All financial instruments are expressions of trust / promises or more informally known as IOU's.
I'm yet to see someone do a thorough economic analysis of how all this blockchain stuff will positive impact this.
I have no bias - please bring me well formed arguments. I want to see them!
Good luck to Stripe though. Building the network effects necessary for an L1 is very difficult.
Being a Stripe customer from Country XY, charging my customers in USD and getting charged a hefty fee by Stripe for the conversion when I have a payout, I wonder how this would affect their business model.
We're looking at stable coins for the following use cases:
1. Instant clearing and settlement of 'floats' & liquidity - EG moving liquidity between our network to support instant/same day payouts or instant funding of a spend card.
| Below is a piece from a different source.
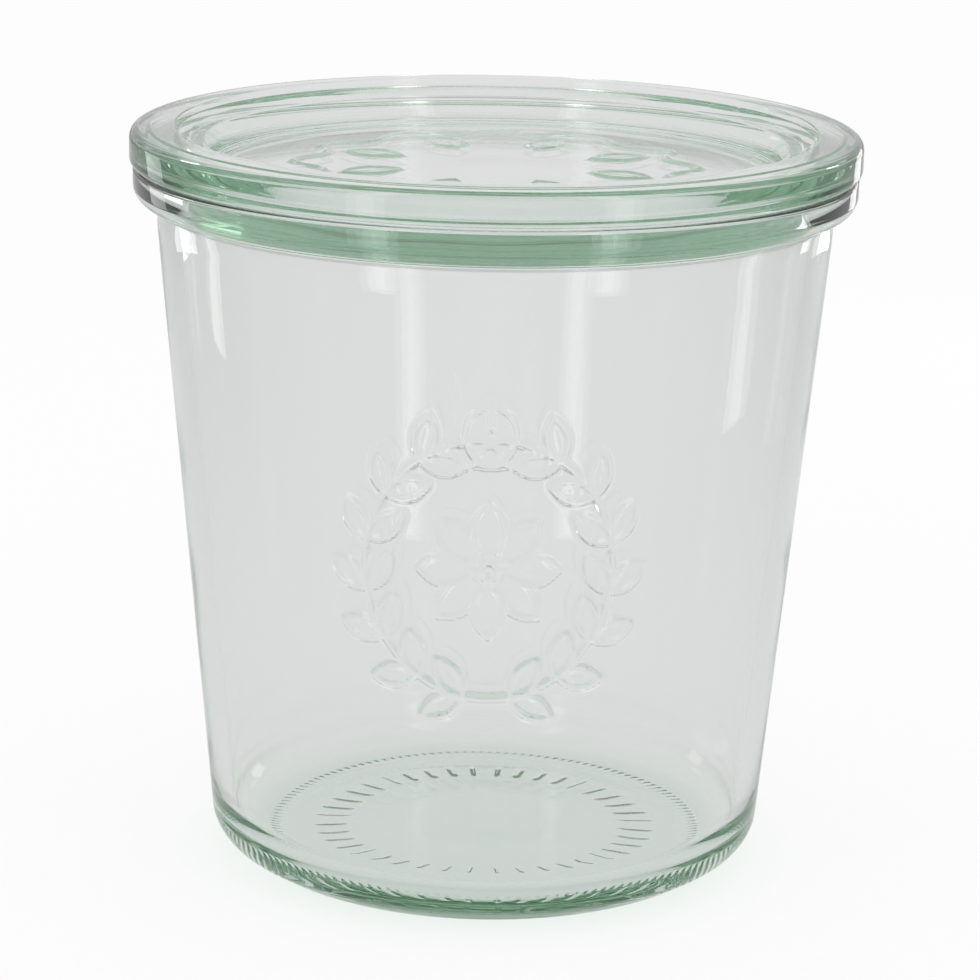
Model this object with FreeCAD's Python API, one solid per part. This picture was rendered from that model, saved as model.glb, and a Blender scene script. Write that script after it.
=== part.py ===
import FreeCAD, Part
import math
import os

# Glass canning jar: a pressed glass jar with a straight tapered wall and a thick flanged
# rim, closed by a loose pressed glass lid that rests on the rim. Both are bodies of
# revolution about +Z. Millimetres, origin in the middle of the standing ring.

# ---- jar, outside ----
JAR_HEIGHT = 106.5          # standing ring to the sealing face of the rim
FOOT_RADIUS = 41.6          # where the line of the wall would meet the table
SHOULDER_RADIUS = 50.4      # wall just below the rim, where the taper stops
NECK_HEIGHT = 9.0           # from there up to the sealing face
HEEL_TURN = 6.0             # the heel leaves the table this far inside the line of the wall
HEEL_RISE = 3.9             # and meets that line at this height
HEEL_LOWER_ROUNDING = 6.0
HEEL_UPPER_ROUNDING = 5.5
RIM_OVERHANG = 3.6          # the flange that the clips hook under stands out this far
RIM_DEPTH = 5.2
RIM_LOWER_ROUNDING = 2.6
RIM_UPPER_ROUNDING = 0.7
NECK_FILLET = 1.2           # in the corner where the flange leaves the wall

# ---- jar, inside ----
WALL = 3.4                  # wall at the shoulder
MOUTH_ROUNDING = 1.2
BASE = 4.2                  # glass at the middle of the base
INNER_HEEL_ROUNDING = 7.0
FLOOR_SAG = 0.9             # the floor dips by this much round its edge

# ---- jar, underside ----
STANDING_WIDTH = 5.4        # the ring that the jar stands on, inside the heel
PUSH_UP = 0.7               # rise of the base over the table
PUSH_UP_SLOPE = 18.0        # width of the ramp up to it
PUSH_UP_ROUNDING = 60.0

# ---- lid ----
LID_OVERHANG = 0.5          # the lid is this much larger than the rim, on the radius
LID_FLANGE = 5.5            # from the sealing face to the top of the outer edge
LID_LOWER_ROUNDING = 1.2
LID_UPPER_ROUNDING = 1.5
CROWN_SETBACK = 2.7         # from the edge of the lid in to the raised stacking ring
CROWN_RISE = 0.25           # its crown stands this much over the edge
CROWN_WIDTH = 3.9
STEP_DROP = 0.9             # steep inner side of the crown
STEP_WIDTH = 0.7
BEVEL_WIDTH = 1.6           # gentler slope from there down to the shelf
SHELF_DROP = 1.5            # from the crown down to the shelf
SHELF_WIDTH = 2.2           # sloping shelf on which a jar above stands
SHELF_SLOPE = 0.6
DISH_DEPTH = 5.8            # from the crown down to the disc
DISH_TAPER = 1.3
DISH_FILLET = 1.0
DISC = 3.8                  # glass of the disc in the middle

# ---- fits ----
MOUTH_CLEARANCE = 0.7       # between the mouth and the collar of the lid, on the radius
COLLAR_DROP = 0.55          # how far the collar reaches below the disc
COLLAR_WIDTH = 3.0
COLLAR_ROUNDING = 1.0
COLLAR_FILLET = 0.4


def rounded_outline(corners):
    """Closed face in the XZ plane from (radius, height, rounding) corners.

    Where two roundings together are longer than the run between them, they share it.
    """
    count = len(corners)
    points = [FreeCAD.Vector(radius, 0, height) for radius, height, rounding in corners]
    halves = []
    reaches = []
    for i in range(count):
        back = points[i - 1] - points[i]
        onward = points[(i + 1) % count] - points[i]
        halves.append(back.getAngle(onward) / 2)
        reaches.append(corners[i][2] / math.tan(halves[i]))
    shares = [1.0] * count
    for i in range(count):
        j = (i + 1) % count
        run = (points[j] - points[i]).Length
        wanted = reaches[i] + reaches[j]
        if wanted > run:
            shares[i] = min(shares[i], run / wanted)
            shares[j] = min(shares[j], run / wanted)
    edges = []
    for i in range(count):
        j = (i + 1) % count
        back = (points[i - 1] - points[i]).normalize()
        onward = (points[j] - points[i]).normalize()
        reach = reaches[i] * shares[i]
        if reach > 0:
            radius = reach * math.tan(halves[i])
            bisector = (back + onward).normalize()
            middle = points[i] + bisector * (radius / math.sin(halves[i]) - radius)
            edges.append(Part.Arc(points[i] + back * reach, middle, points[i] + onward * reach).toShape())
        start = points[i] + onward * reach
        end = points[j] - onward * reaches[j] * shares[j]
        if start.distanceToPoint(end) > 1e-6:
            edges.append(Part.LineSegment(start, end).toShape())
    return Part.Face(Part.Wire(edges))


def turned(corners):
    """Solid of revolution about Z."""
    face = rounded_outline(corners)
    solid = face.revolve(FreeCAD.Vector(0, 0, 0), FreeCAD.Vector(0, 0, 1), 360)
    return solid.Solids[0] if solid.Solids else Part.Solid(solid)


# The jar. The inside follows the taper of the outside at the same wall all the way down.
shoulder_height = JAR_HEIGHT - NECK_HEIGHT
taper = (SHOULDER_RADIUS - FOOT_RADIUS) / shoulder_height
rim_radius = SHOULDER_RADIUS + RIM_OVERHANG
rim_underside = JAR_HEIGHT - RIM_DEPTH
mouth_radius = SHOULDER_RADIUS - WALL
standing_outer_radius = FOOT_RADIUS - HEEL_TURN
standing_inner_radius = standing_outer_radius - STANDING_WIDTH
floor_height = PUSH_UP + BASE
floor_edge_height = floor_height - FLOOR_SAG
inner_foot_radius = mouth_radius - taper * (shoulder_height - floor_edge_height)

jar = turned([
    (0, PUSH_UP, 0),
    (standing_inner_radius - PUSH_UP_SLOPE, PUSH_UP, PUSH_UP_ROUNDING),
    (standing_inner_radius, 0, PUSH_UP_ROUNDING),
    (standing_outer_radius, 0, HEEL_LOWER_ROUNDING),
    (FOOT_RADIUS + taper * HEEL_RISE, HEEL_RISE, HEEL_UPPER_ROUNDING),
    (SHOULDER_RADIUS, shoulder_height, 0),
    (SHOULDER_RADIUS, rim_underside, NECK_FILLET),
    (rim_radius, rim_underside, RIM_LOWER_ROUNDING),
    (rim_radius, JAR_HEIGHT, RIM_UPPER_ROUNDING),
    (mouth_radius, JAR_HEIGHT, MOUTH_ROUNDING),
    (mouth_radius, shoulder_height, 0),
    (inner_foot_radius, floor_edge_height, INNER_HEEL_ROUNDING),
    (0, floor_height, 0),
])

# The lid. Its flange lies on the sealing face; the collar under it drops into the mouth
# and centres it; the dished middle takes the foot of the next jar in a stack.
lid_radius = rim_radius + LID_OVERHANG
crown_outer_radius = lid_radius - CROWN_SETBACK
crown_inner_radius = crown_outer_radius - CROWN_WIDTH
bevel_radius = crown_inner_radius - STEP_WIDTH
shelf_radius = bevel_radius - BEVEL_WIDTH
dish_radius = shelf_radius - SHELF_WIDTH
lid_edge = JAR_HEIGHT + LID_FLANGE
crown = lid_edge + CROWN_RISE
shelf = crown - SHELF_DROP
disc_top = crown - DISH_DEPTH
disc_underside = disc_top - DISC
collar_radius = mouth_radius - MOUTH_CLEARANCE
collar_foot = disc_underside - COLLAR_DROP

lid = turned([
    (0, disc_underside, 0),
    (collar_radius - COLLAR_WIDTH, disc_underside, COLLAR_FILLET),
    (collar_radius - COLLAR_WIDTH, collar_foot, 0),
    (collar_radius, collar_foot, COLLAR_ROUNDING),
    (collar_radius, JAR_HEIGHT, 0),
    (lid_radius, JAR_HEIGHT, LID_LOWER_ROUNDING),
    (lid_radius, lid_edge, LID_UPPER_ROUNDING),
    (crown_outer_radius, lid_edge, 0),
    (crown_outer_radius - CROWN_RISE, crown, 0),
    (crown_inner_radius, crown, 0),
    (bevel_radius, crown - STEP_DROP, 0),
    (shelf_radius, shelf, 0),
    (dish_radius, shelf - SHELF_SLOPE, 0),
    (dish_radius - DISH_TAPER, disc_top, DISH_FILLET),
    (0, disc_top, 0),
])

os.makedirs("parts", exist_ok=True)
jar.exportStep("parts/jar.step")
lid.exportStep("parts/lid.step")
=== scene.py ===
import math

import bmesh
import bpy
from mathutils import Matrix, Vector, noise


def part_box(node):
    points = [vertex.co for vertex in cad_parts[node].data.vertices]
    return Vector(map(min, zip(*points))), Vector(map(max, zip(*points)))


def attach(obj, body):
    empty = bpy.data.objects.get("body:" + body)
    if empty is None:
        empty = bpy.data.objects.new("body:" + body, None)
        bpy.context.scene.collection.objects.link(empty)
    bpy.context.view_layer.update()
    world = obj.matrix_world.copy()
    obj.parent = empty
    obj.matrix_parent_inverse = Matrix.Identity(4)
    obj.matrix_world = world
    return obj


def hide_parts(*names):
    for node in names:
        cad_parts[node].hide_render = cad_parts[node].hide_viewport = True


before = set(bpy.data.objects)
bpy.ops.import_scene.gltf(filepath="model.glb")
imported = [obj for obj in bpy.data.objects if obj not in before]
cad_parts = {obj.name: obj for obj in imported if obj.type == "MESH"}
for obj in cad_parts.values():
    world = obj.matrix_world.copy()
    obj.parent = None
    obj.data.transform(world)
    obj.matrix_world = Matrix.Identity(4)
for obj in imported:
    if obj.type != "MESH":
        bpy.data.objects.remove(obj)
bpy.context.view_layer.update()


# ---- The jar ----
# One gob of soda-lime glass pressed and blown in an iron mould: a straight tapered wall
# under a thick flanged rim, on a heel with a knurled standing ring. The front of the wall
# carries a raised wreath, and the glass is faintly green where it is thick.

jar_bottom, jar_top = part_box("jar")
jar_height = jar_top.z
rim_radius = jar_top.x
rim_depth = 0.0052
foot_radius = 0.0416
heel_turn = 0.006
heel_rise = 0.0039
shoulder_radius = 0.0504
shoulder_height = 0.0975
wall = 0.0034
mouth_radius = shoulder_radius - wall
taper = (shoulder_radius - foot_radius) / shoulder_height
push_up = 0.0007
push_up_radius = 0.0122
standing_inner_radius = 0.0302
floor_middle = push_up + 0.0042
floor_edge = floor_middle - 0.0009
turns = 216


def outer_wall(height):
    """Radius of the outside of the tapered wall."""
    return foot_radius + taper * height


def inner_wall(height):
    """Radius of the inside of the tapered wall."""
    return mouth_radius - taper * (shoulder_height - height)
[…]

2. Instant cross border payments (lots of people doing this already in companies that operate multinationally). EG, our USD top-ups today take 3 days in fiat, which can cause operational issues.
3. Offering our merchants (who are typically small businesses) optionality to hold USD in countries that have volatile currencies.
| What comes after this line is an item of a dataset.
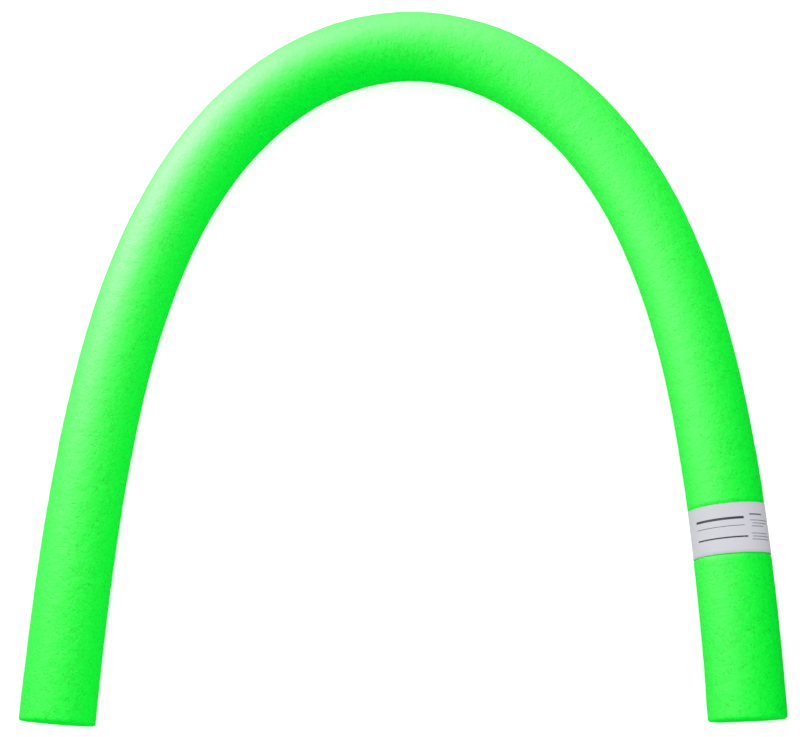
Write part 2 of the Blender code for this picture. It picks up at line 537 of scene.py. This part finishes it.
def foam_profile():
    """Rings of the whole closed surface, as lengths along the bar and shares of the full radius."""
    body = foam_stations()
    turns = np.linspace(math.pi / 2, 0, RIM_RINGS + 1)[:-1]
    rim_lengths = RIM_ROUND * (1 - np.sin(turns))
    rim_radii = 1 - RIM_ROUND * (1 - np.cos(turns)) / BODY_RADIUS
    flat_radius = 1 - RIM_ROUND / BODY_RADIUS
    cap_radii = flat_radius * (np.arange(1, CAP_RINGS + 1) / (CAP_RINGS + 1)) ** CAP_POWER
    end_lengths = np.concatenate((np.zeros(CAP_RINGS), rim_lengths))
    end_radii = np.concatenate((cap_radii, rim_radii))
    lengths = np.concatenate((end_lengths, body, BODY_LENGTH - end_lengths[::-1]))
    radii = np.concatenate((end_radii, np.ones(len(body)), end_radii[::-1]))
    return lengths, radii


def soft_floor(height):
    """Heights pressed up smoothly, so that none lies under zero."""
    pressed = FLOOR_FLAT * np.exp(np.minimum(height / FLOOR_FLAT - 1, 0))
    return np.where(height > FLOOR_FLAT, height, pressed)


def cut_shift(length, outward, upward):
    """How far the skin is drawn along the bar near its ends, because the cuts aren't quite square."""
    shift = np.zeros(len(length))
    for from_end, way, (reach, by_up, by_out) in (
        (length, -1, LEFT_CUT),
        (BODY_LENGTH - length, 1, RIGHT_CUT),
    ):
        near = np.clip(1 - from_end / CUT_FADE, 0, 1)
        shift += way * near ** 2 * (reach + by_up * upward + by_out * outward)
    return shift


def foam_relief(straight, length, bend):
    """How far the skin stands out: by swells all over, and beside the band by lumps and creases too."""
    lumps = LUMP_DEPTH * noise_at(straight, LUMP_SIZE, seed=1, octaves=2)
    swells = SWELL_DEPTH * noise_at(straight, SWELL_SIZE, seed=2)
    crease_size = CREASE_LENGTH, CREASE_LENGTH, CREASE_PITCH
    creases = CREASE_DEPTH * bend * noise_at(straight / crease_size, 1, seed=3, octaves=2)
    beyond_seat = np.abs(length - BAND_MIDDLE) - BAND_WIDTH / 2 - SEAT_SPARE
    under_band = np.clip(1 - beyond_seat / SEAT_EDGE, 0, 1)
    even = girth_at(length) + swells
    return even + (lumps + creases) * (1 - under_band) - SEAT_DEPTH * under_band


def foam_faces(ring_count, left_middle, right_middle):
    """Quads between the rings, and a fan round the middle of each cut."""
    faces = grid_faces(ring_count, SKIN_SIDES)
    last_ring = (ring_count - 1) * SKIN_SIDES
    for side in range(SKIN_SIDES):
        faces.append((left_middle, (side + 1) % SKIN_SIDES, side))
    for side in range(SKIN_SIDES):
        faces.append((right_middle, last_ring + side, last_ring + (side + 1) % SKIN_SIDES))
    return faces


def make_foam():
    """The bar: one closed skin round the middle line, with its relief in the mesh."""
    ring_lengths, ring_radii = foam_profile()
    ring_count = len(ring_lengths)
    length = np.repeat(ring_lengths, SKIN_SIDES)
    share = np.repeat(ring_radii, SKIN_SIDES)
    angle = np.tile(np.arange(SKIN_SIDES) * 2 * math.pi / SKIN_SIDES, ring_count)
    on_end = np.repeat(ring_radii < 1, SKIN_SIDES)
    on_cut = np.repeat(ring_radii < 1 - RIM_ROUND / BODY_RADIUS + ROUNDING, SKIN_SIDES)

    # Where each vertex would lie on the straight bar, and how sharply the bar bends there
    straight = round_bar(BODY_RADIUS * share, angle, length)
    bend = spine.bend_share(length)
    radius = share * (BODY_RADIUS + foam_relief(straight, length, bend))

    # The cuts aren't quite square, and a little uneven
    end_way = np.where(length < BODY_LENGTH / 2, -1.0, 1.0)
    uneven = CUT_DEPTH * noise_at(straight, CUT_SIZE, seed=5, octaves=2)
    shifted = length + cut_shift(length, share * np.cos(angle), share * np.sin(angle))
    shifted += end_way * uneven * on_end
    points = spine.place(shifted, radius * np.cos(angle), radius * np.sin(angle))
    points[:, 2] = soft_floor(points[:, 2])

    # Close both ends with a point in the middle of each cut
    ends = np.array([0.0, BODY_LENGTH])
    none = np.zeros(2)
    vertices = np.concatenate((points, spine.place(ends + cut_shift(ends, none, none), none, none)))
    faces = foam_faces(ring_count, len(points), len(points) + 1)

    foam = new_mesh_object("foam_bar", vertices, faces, foam_material())
    straight_ends = np.array([[0, 0, 0], [0, 0, BODY_LENGTH]])
    add_attribute(foam, "straight", "FLOAT_VECTOR", np.concatenate((straight, straight_ends)))
    add_attribute(foam, "bend", "FLOAT", np.concatenate((bend, [0, 0])))
    add_attribute(foam, "cut", "FLOAT", np.concatenate((on_cut.astype(float), [1, 1])))
    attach(foam, "root")
    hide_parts("foam_noodle")


# The band

BAND_PROUD = 0.00025                    # how far the outside of the strip stands out of the bar
BAND_THICKNESS = 0.0002
BAND_COLUMNS = 14
BAND_SIDES = 128
LAP_SPARE = 0.00008                     # between the strip and its own start
CLIMB_ANGLE = 0.15                      # round the leg, in which the strip climbs onto its own start
RIPPLE_SIZE, RIPPLE_DEPTH = 0.012, 0.00012
RIPPLE_SHAPE = 1.0, 1.0, 0.35           # the ripples are longer round the leg than along it


def make_band():
    """The strip: round the leg once, up over its own start, and on to the end of its lap."""
    lengths = BAND_MIDDLE + BAND_WIDTH * (np.arange(BAND_COLUMNS + 1) / BAND_COLUMNS - 1 / 2)
    turns = np.linspace(0, 2 * math.pi + BAND_LAP / BODY_RADIUS, BAND_SIDES + 1)
    length = np.repeat(lengths, len(turns))
    turn = np.tile(turns, len(lengths))
    angle = math.pi - (BAND_SEAM_ANGLE + turn)
    straight = round_bar(BODY_RADIUS, angle, length)

    climbed = np.clip((turn - 2 * math.pi) / CLIMB_ANGLE + 1, 0, 1)
    rise = climbed * (BAND_THICKNESS + LAP_SPARE)
    ripple = RIPPLE_DEPTH * noise_at(straight / RIPPLE_SHAPE, RIPPLE_SIZE, seed=8)
    radius = BODY_RADIUS + girth_at(length) + BAND_PROUD - BAND_THICKNESS + rise + ripple
    points = spine.place(length, radius * np.cos(angle), radius * np.sin(angle))
    points[:, 2] = soft_floor(points[:, 2] - BAND_THICKNESS) + BAND_THICKNESS

    faces = grid_faces(len(lengths), len(turns), closed=False)
    band = new_mesh_object("paper_band", points, faces, paper_material())
    around = BODY_RADIUS * (BAND_SEAM_ANGLE + turn - math.pi / 2)
    spread = np.stack([around, length - BAND_MIDDLE + BAND_WIDTH / 2, 0 * turn], axis=-1)
    add_attribute(band, "straight", "FLOAT_VECTOR", straight)
    add_attribute(band, "spread", "FLOAT_VECTOR", spread)
    wall = band.modifiers.new("wall", "SOLIDIFY")
    wall.thickness = BAND_THICKNESS
    wall.offset = 1
    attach(band, "root")
    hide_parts("label_band")


# The camera

def make_camera():
    """The photograph's camera."""
    back = (CAMERA_PLACE - CAMERA_AIM).normalized()
    right = PICTURE_TOP.cross(back).normalized()
    up = back.cross(right)
    data = bpy.data.cameras.new("camera")
    data.sensor_fit = "HORIZONTAL"
    data.sensor_width = SENSOR_WIDTH_MM
    data.lens = FOCAL_LENGTH_PIXELS * SENSOR_WIDTH_MM / PHOTO_WIDTH
    data.clip_start = NEAREST_SEEN
    data.clip_end = FARTHEST_SEEN
    camera = bpy.data.objects.new("camera", data)
    turned = Matrix((right, up, back)).transposed().to_4x4()
    camera.matrix_world = Matrix.Translation(CAMERA_PLACE) @ turned
    bpy.context.scene.collection.objects.link(camera)
    bpy.context.scene.camera = camera


# The floor

FLOOR_SIZE = 8.0
FLOOR_DROP = 0.0002                     # under the noodle
FLOOR_GREY = 0.82
FLOOR_ROUGHNESS = 0.9
FLOOR_GLOW = 0.63                       # added where the floor is seen, so that only its deepest shade shows


def floor_material():
    """A white floor that keeps the noodle's shadow, and shows as white where nothing shades it."""
    nodes = Nodes("floor_white")
    path = nodes.add("ShaderNodeLightPath")
    rays = ("Is Camera Ray", "Is Glossy Ray", "Is Transmission Ray")
    seen = nodes.largest(*[path.outputs[ray] for ray in rays])
    nodes.shader.inputs["Base Color"].default_value = (FLOOR_GREY, FLOOR_GREY, FLOOR_GREY, 1)
    nodes.shader.inputs["Roughness"].default_value = FLOOR_ROUGHNESS
    nodes.shader.inputs["Specular IOR Level"].default_value = 0.0
    nodes.shader.inputs["Emission Color"].default_value = (1, 1, 1, 1)
    nodes.feed(nodes.shader.inputs["Emission Strength"], nodes.times(seen, FLOOR_GLOW))
    return nodes.material


def make_floor():
    """A wide floor under the noodle."""
    half = FLOOR_SIZE / 2
    corners = [(x * half, y * half, -FLOOR_DROP) for x, y in ((-1, -1), (1, -1), (1, 1), (-1, 1))]
    floor = new_mesh_object("floor", corners, [(0, 1, 2, 3)], floor_material())


# The light

FLAG_X = 0.43
FLAG_FROM, FLAG_TO = -0.50, 0.0         # along Y
FLAG_HEIGHT = 0.07
FLAG_GREY = 0.01
ROOM_LIGHT = 1.0                        # the light that the room gives; the room shows as white at any value

# Of each lamp: name, place, what it aims at, width, height, watts, and whether it gives sheen only. The sheen
# lamps take no part in diffuse light, and are strong because the film of gloss on the foam is so faint.
LAMPS = (
    ("key", (-0.95, 0.55, 0.75), (-0.05, 0.05, 0.03), 0.5, 0.5, 1.5, False),
    ("sheen_middle", (-0.626, 0.572, 0.354), (-0.177, -0.129, 0.03), 0.53, 0.72, 690, True),
    ("sheen_back", (-0.019, 0.863, 0.366), (-0.382, 0.258, 0.03), 0.74, 0.82, 300, True),
    ("sheen_left", (-0.977, 0.433, 0.390), (0.025, -0.084, 0.03), 1.07, 1.07, 100, True),
)


def make_flag():
    """A dark card beside the noodle, out of the picture, that keeps the light off that side of it."""
    nodes = Nodes("flag_black")
    nodes.shader.inputs["Base Color"].default_value = (FLAG_GREY, FLAG_GREY, FLAG_GREY, 1)
    nodes.shader.inputs["Specular IOR Level"].default_value = 0.0
    outline = ((FLAG_FROM, 0), (FLAG_TO, 0), (FLAG_TO, FLAG_HEIGHT), (FLAG_FROM, FLAG_HEIGHT))
    corners = [(FLAG_X, y, z) for y, z in outline]
    flag = new_mesh_object("flag", corners, [(0, 1, 2, 3)], nodes.material)
    flag.visible_camera = False


def make_lamp(name, place, aim, width, height, watts, sheen_only):
    """A soft rectangular lamp, out of the camera's sight."""
    data = bpy.data.lights.new(name, "AREA")
    data.shape = "RECTANGLE"
    data.size = width
    data.size_y = height
    data.energy = watts
    lamp = bpy.data.objects.new(name, data)
    lamp.visible_camera = False
    lamp.visible_diffuse = not sheen_only
    lamp.location = place
    lamp.rotation_euler = (Vector(place) - Vector(aim)).to_track_quat("Z", "Y").to_euler()
    bpy.context.scene.collection.objects.link(lamp)


def make_world():
    """Even white light from all round, that shows as plain white behind the floor."""
    world = bpy.data.worlds.new("room")
    world.use_nodes = True
    tree = world.node_tree
    background = tree.nodes["Background"]
    background.inputs["Color"].default_value = (1, 1, 1, 1)
    path = tree.nodes.new("ShaderNodeLightPath")
    seen = path.outputs["Is Camera Ray"]
    for ray in ("Is Glossy Ray", "Is Transmission Ray"):
        either = tree.nodes.new("ShaderNodeMath")
        either.operation = "MAXIMUM"
        tree.links.new(seen, either.inputs[0])
        tree.links.new(path.outputs[ray], either.inputs[1])
        seen = either.outputs[0]
    level = tree.nodes.new("ShaderNodeMapRange")
    level.inputs["To Min"].default_value = ROOM_LIGHT
    level.inputs["To Max"].default_value = 1
    tree.links.new(seen, level.inputs["Value"])
    tree.links.new(level.outputs["Result"], background.inputs["Strength"])
    bpy.context.scene.world = world


make_camera()
make_foam()
make_band()
make_floor()
make_flag()
make_world()
for lamp_facts in LAMPS:
    make_lamp(*lamp_facts)
bpy.context.scene.view_settings.view_transform = "Standard"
I'll also note that many people forget that the cost of a payment network isn't merely the movement of money, it's also KYC, dispute resolution, fraud prevention etc...
I wonder if the tempo team has looked at AI automating dispute resolution and fraud detection/prevention 'on chain'.. The network could fund the compute required for the AI to complete these tasks.
Yeah I can't wait to run my operations on a KYC-guarded, AML-choked blockchain in the US jurisdiction.
(and I'm saying that as a huge crypto/blockchain optimist)
Wouldn't that just mean that the whole schtick is to avoid regulation? If I as a regulator saw this, I'd just schedule it for my next meeting, since you want to avoid having companies doing regulatory exploits "until regulation catches up". It's Uber all over otherwise.
Blockchains (in general) enforce not only open code, but open data.
Technically, nothing prevents traditional banks to offer standardized easy-to-use and easy-to-onboard API access to their financial data, but in reality incentives are not there (quite the opposite).
Blockchains are a contrived way to enforce open code and open data. There are other technical ways to do that, but none of them has been found to actually work in reality.
This sounds like a „private blockchain“, which loses a lot of the advantages to me, but, if designed correctly, it may still produce a very solid and long living platform if there are many parties interested in keeping it running.
Do consider me skeptical that Stripe will actually cede enough control for this advantage to materialize since that’s just not what companies are incentivized to do.
Tempo is a purpose-built, layer 1 blockchain for payments, developed in partnership with leading fintechs and Fortune 500s. With support for all major stablecoins, Tempo enables high-throughput, low-cost global transactions for any business use case.
For example, in markets like Latin America, stablecoins aren’t just ‘faster payments’—they’re an escape hatch from broken financial infrastructure. That makes them feel less like a new technology experiment and more like electricity or the internet: invisible, but transformative.
The interesting question to me is: what happens once small/medium businesses start building on top of this instead of just using it for payments? Could we see the same pattern as the early web—where it started as “publishing pages” but turned into entire industries?
For example, in markets like Latin America, stablecoins aren’t just ‘faster payments’—they’re an escape hatch from broken financial infrastructure. That makes them feel less like a new technology experiment and more like electricity or the internet: invisible, but transformative.
The interesting question to me is: what happens once small/medium businesses start building on top of this instead of just using it for payments? Could we see the same pattern as the early web—where it started as “publishing pages” but turned into entire industries?”